Они «гласили томно» и «благословляли авантажно»

20 августа 2017 Николай Лесков

«Мелочи архиерейской жизни» (отрывок):

Довольно общее и притом небезосновательное убеждение таково, что православные любят пышное велелепие своих духовных владык и едва ли могли бы снести без смущения их «опрощение»… Но на самом деле православные действительно до того любят велелепие владык, что даже при расписывании своих храмов, на изображаемых по западной стене картинах Страшного суда, настойчиво требуют, чтобы в разинутой огненной пасти геенны цепью дьявола, обнимающего корыстолюбивого Иуду, было непременно прихвачено и несколько архиереев (в полном облачении). Любовь к пышности, мне кажется, несомненна, и она не ограничивается требованием пышности только в служении. Есть православные, которым как будто нужно, чтобы их архиереи и вне храма вели себя поважнее — чтобы они ездили не иначе, как “в пристяж”, по крайней мере четвёркою, «гласили томно» и «благословляли авантажно», и чтобы при этом показывались не часто, и чтобы доступить до них можно было не иначе, как «с подходцем». А в доме у них все стояло бы чинно в ряд, без всякого удобства — словом, не так, как у людей.

Напрасно было бы оспаривать, что все это действительно так; но едва ли можно было бы доказать, что такое «любление» пышности выражает любовь к лицам, от которых она требуется, и укрепляет уважение к их высокому сану. Совсем нет; в этом желании православных «превозвышать» своих архиереев есть живое сродство с известным с рыцарских времён «обожанием женщин», которое отнюдь не выражало собою ни любви, ни уважения рыцарей к дамам: дамы от этого «обожания» только страдали в томительной зависимости. Мертвящая пышность наших архиереев, с тех пор как они стали считать её принадлежностью своего сана, не создала им народного почтения. Народная память хранит имена святителей «простых и препростых», а не пышных и не важных. Вообще «непростых» наш народ никогда не считает ни праведными, ни богоугодными. Русский народ любит глядеть на пышность, но уважает простоту, и кто этого не понимает или небрежет его уважением, тем и он платит неуважением же. Не говоря о скверных песнях и сказках, сложенных русскими насчёт архиереев, и не считая известных лубочных карикатур, где владыки изображаются в унижающем их виде, одни эти церковные картины Страшного суда с архиереями, связанными неразрывною цепью с корыстолюбивым Иудою, показывают, что «любление» пышности архиерейской стоит не высокой цены и выражает совсем не то, что думают некоторые стоятели за эту пышность. Она скорее всего просто следствие привычки и, может быть, вкуса, воспитанного византизмом и давно требующего перевоспитания истинным христианством.

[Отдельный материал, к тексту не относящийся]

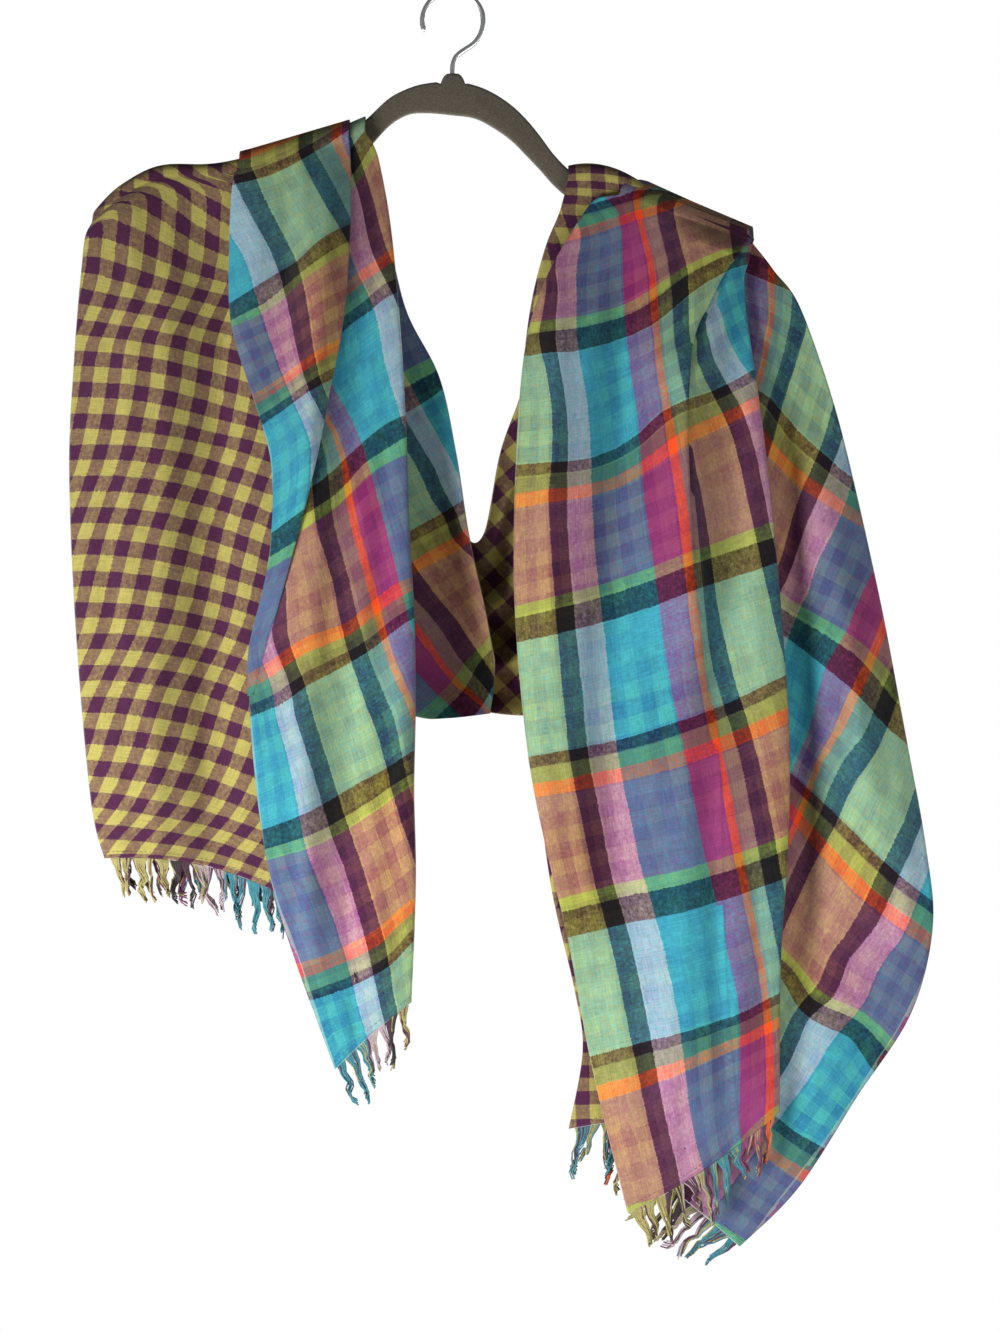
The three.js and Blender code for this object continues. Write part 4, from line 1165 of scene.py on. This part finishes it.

Тот же самый народ, которому будто бы столь нужна пышность, узнав о таком «простом владыке», как живший в Задонске Тихон, ещё при жизни этого превосходного человека оценил его дух и назвал его святым. Этот самый народ жаждал слова Тихона и слушался этого слова более, чем всяких иных словес владык пышных.

Небезызвестен и другой подобный же пример и нынче, но только мы не назовём этого современного нам епископа, из уважения к его скромности и тщательному старанию, с коим он таится от мира в незначительном Ш-ке. Стало быть, не пышность и не велелепие, а ещё более не важность и не неприступность служат лучшим средством доброго влияния архиереев на их паству, а, напротив, — качества совсем иные — качества, не только не утверждающиеся на пышности, но даже совсем с нею не сродные: уважается простота.

Есть, однако, люди, которые утверждают, что пленительная простота, отличавшая Тихона, возможна только для епископов, отказавшихся от дел управления. Правящий же епископ будто бы не может вести себя так просто — ибо «наш-де народ ещё не достиг того понятия, чтобы чтить простоту».

Помимо отвратительного и горького чувства, внушаемого сим подобными словами, которые дышат и невежеством и предательством, они совершенно несправедливы.